Material to process
----------------
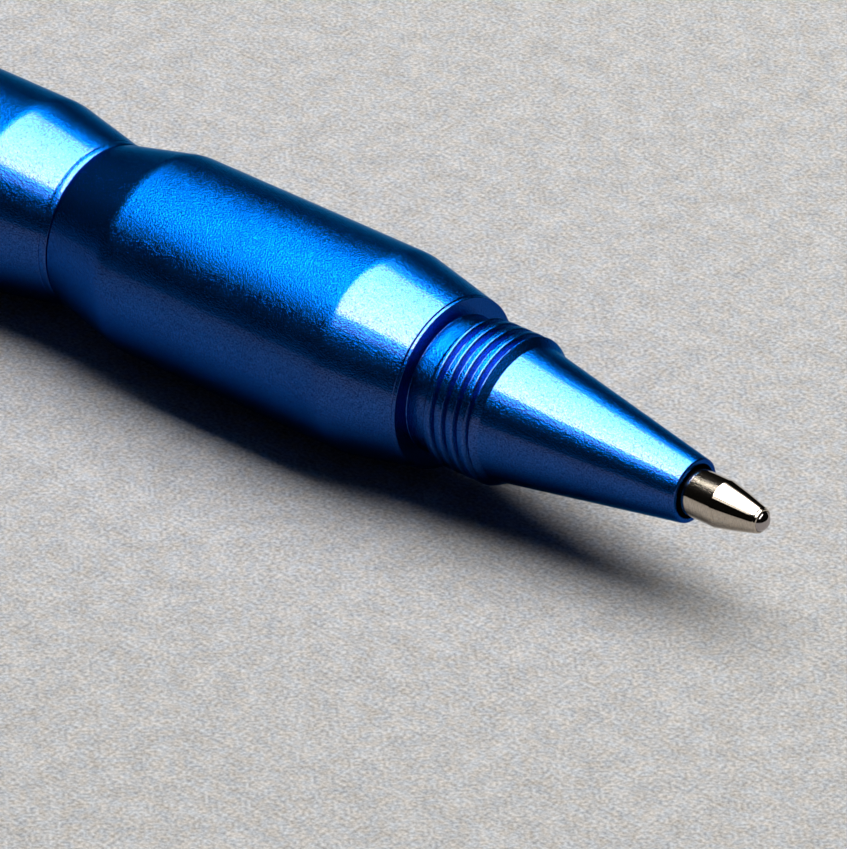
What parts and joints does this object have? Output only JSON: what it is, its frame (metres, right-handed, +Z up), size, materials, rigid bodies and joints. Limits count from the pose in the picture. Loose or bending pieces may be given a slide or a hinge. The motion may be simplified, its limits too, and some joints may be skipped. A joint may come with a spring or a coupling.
{
  "type": "ballpoint pen",
  "caption": "Turned aluminium ballpoint pen with a conical nose behind the writing point, a threaded shoulder, necked joints, a metal refill and a screw cap posted on its tail.",
  "frame": {"origin": "on the surface that the pen lies on, under the middle of its length", "axes": "+X along the pen's axis towards the writing ball, +Z up, +Y to the left of the ball's direction"},
  "size_m": [0.1316, 0.011, 0.011],
  "materials": {
    "blue_anodised": "bead-blasted and anodised blue, fine sparkling grain",
    "nickel_silver": "polished cones, finely turned cylinder",
    "carbide_ball": "mirror-polished dark carbide",
    "brass": "turned brass",
    "refill_steel": "drawn steel tube, satin",
    "spring_steel": "bright spring wire",
    "seal_rubber": "matt black nitrile",
    "plug_plastic": "moulded acetal",
    "ink_paste": "thick blue-black paste"
  },
  "bodies": {
    "front_barrel": {"front_barrel": "blue_anodised"},
    "waist_ring": {"waist_o_ring": "seal_rubber"},
    "rear_barrel": {"rear_barrel": "blue_anodised", "coupler": "brass", "tail_stud": "blue_anodised", "refill_spring": "spring_steel"},
    "cap": {"cap_shell": "blue_anodised"},
    "refill": {"writing_point": "nickel_silver", "tip_holder": "brass", "refill_tube": "refill_steel", "ink_column": "ink_paste", "refill_end_plug": "plug_plastic"},
    "ball": {"ball": "carbide_ball"}
  },
  "joints": [
    {"name": "rear_barrel_advance", "type": "slide", "parent": "front_barrel", "child": "waist_ring", "axis": [-1, 0, 0], "range_m": [0, 0.00451]},
    {"name": "rear_barrel_turn", "type": "hinge", "parent": "waist_ring", "child": "rear_barrel", "pos_m": [0.02167, 0, 0.00549], "axis": [-1, 0, 0], "range_deg": [0, 2160]},
    {"name": "cap_off", "type": "slide", "parent": "rear_barrel", "child": "cap", "axis": [-1, 0, 0], "range_m": [0, 0.012]},
    {"name": "refill_press", "type": "slide", "parent": "front_barrel", "child": "refill", "axis": [-1, 0, 0], "range_m": [0, 0.0008], "stiffness_N_per_m": 340, "deforming": ["refill_spring"]},
    {"name": "ball_roll", "type": "hinge", "parent": "refill", "child": "ball", "pos_m": [0.0652, 0, 0.00549], "axis": [0, 1, 0], "continuous": true}
  ],
  "couplings": [
    {"joint": "rear_barrel_advance", "follows": "rear_barrel_turn", "m_per_rad": 0.00011937}
  ]
}
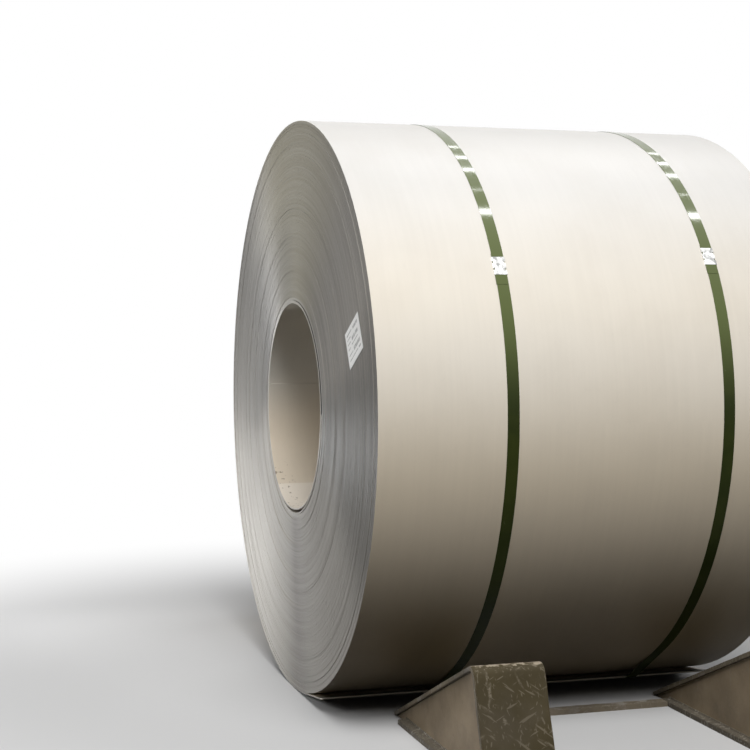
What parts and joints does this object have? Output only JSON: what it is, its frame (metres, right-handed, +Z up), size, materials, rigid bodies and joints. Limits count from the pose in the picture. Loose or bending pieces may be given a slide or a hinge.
----------------
Request
Word for word, quote all of the data above.

Solution for this task
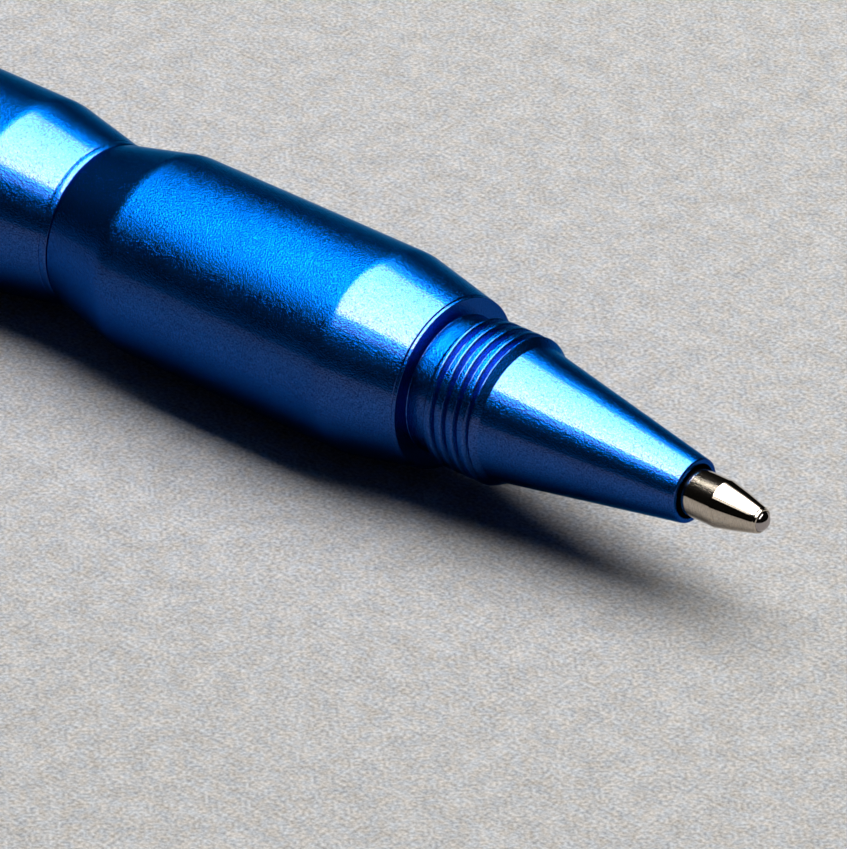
What parts and joints does this object have? Output only JSON: what it is, its frame (metres, right-handed, +Z up), size, materials, rigid bodies and joints. Limits count from the pose in the picture. Loose or bending pieces may be given a slide or a hinge. The motion may be simplified, its limits too, and some joints may be skipped. A joint may come with a spring or a coupling.
{
  "type": "ballpoint pen",
  "caption": "Turned aluminium ballpoint pen with a conical nose behind the writing point, a threaded shoulder, necked joints, a metal refill and a screw cap posted on its tail.",
  "frame": {"origin": "on the surface that the pen lies on, under the middle of its length", "axes": "+X along the pen's axis towards the writing ball, +Z up, +Y to the left of the ball's direction"},
  "size_m": [0.1316, 0.011, 0.011],
  "materials": {
    "blue_anodised": "bead-blasted and anodised blue, fine sparkling grain",
    "nickel_silver": "polished cones, finely turned cylinder",
    "carbide_ball": "mirror-polished dark carbide",
    "brass": "turned brass",
    "refill_steel": "drawn steel tube, satin",
    "spring_steel": "bright spring wire",
    "seal_rubber": "matt black nitrile",
    "plug_plastic": "moulded acetal",
    "ink_paste": "thick blue-black paste"
  },
  "bodies": {
    "front_barrel": {"front_barrel": "blue_anodised"},
    "waist_ring": {"waist_o_ring": "seal_rubber"},
    "rear_barrel": {"rear_barrel": "blue_anodised", "coupler": "brass", "tail_stud": "blue_anodised", "refill_spring": "spring_steel"},
    "cap": {"cap_shell": "blue_anodised"},
    "refill": {"writing_point": "nickel_silver", "tip_holder": "brass", "refill_tube": "refill_steel", "ink_column": "ink_paste", "refill_end_plug": "plug_plastic"},
    "ball": {"ball": "carbide_ball"}
  },
  "joints": [
    {"name": "rear_barrel_advance", "type": "slide", "parent": "front_barrel", "child": "waist_ring", "axis": [-1, 0, 0], "range_m": [0, 0.00451]},
    {"name": "rear_barrel_turn", "type": "hinge", "parent": "waist_ring", "child": "rear_barrel", "pos_m": [0.02167, 0, 0.00549], "axis": [-1, 0, 0], "range_deg": [0, 2160]},
    {"name": "cap_off", "type": "slide", "parent": "rear_barrel", "child": "cap", "axis": [-1, 0, 0], "range_m": [0, 0.012]},
    {"name": "refill_press", "type": "slide", "parent": "front_barrel", "child": "refill", "axis": [-1, 0, 0], "range_m": [0, 0.0008], "stiffness_N_per_m": 340, "deforming": ["refill_spring"]},
    {"name": "ball_roll", "type": "hinge", "parent": "refill", "child": "ball", "pos_m": [0.0652, 0, 0.00549], "axis": [0, 1, 0], "continuous": true}
  ],
  "couplings": [
    {"joint": "rear_barrel_advance", "follows": "rear_barrel_turn", "m_per_rad": 0.00011937}
  ]
}
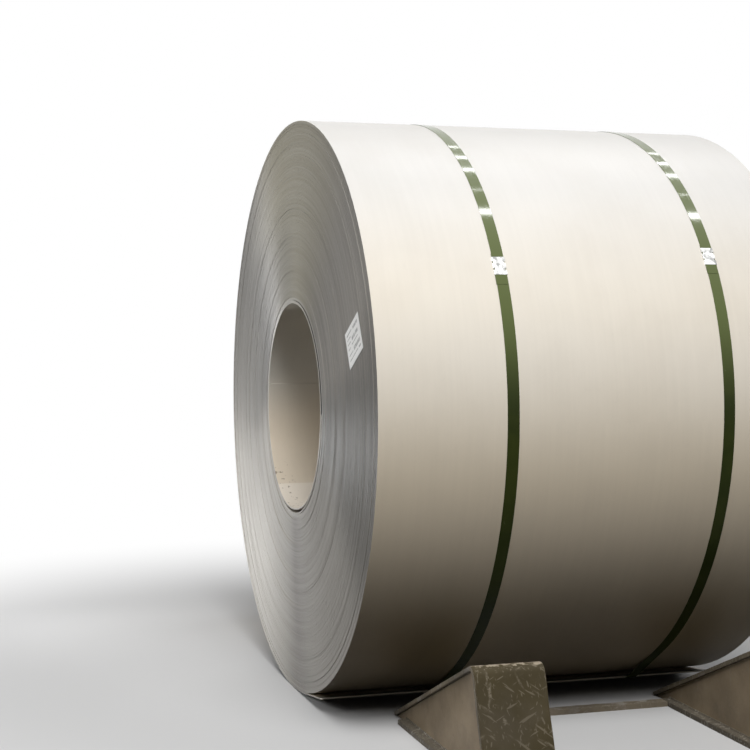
What parts and joints does this object have? Output only JSON: what it is, its frame (metres, right-handed, +Z up), size, materials, rigid bodies and joints. Limits count from the pose in the picture. Loose or bending pieces may be given a slide or a hinge.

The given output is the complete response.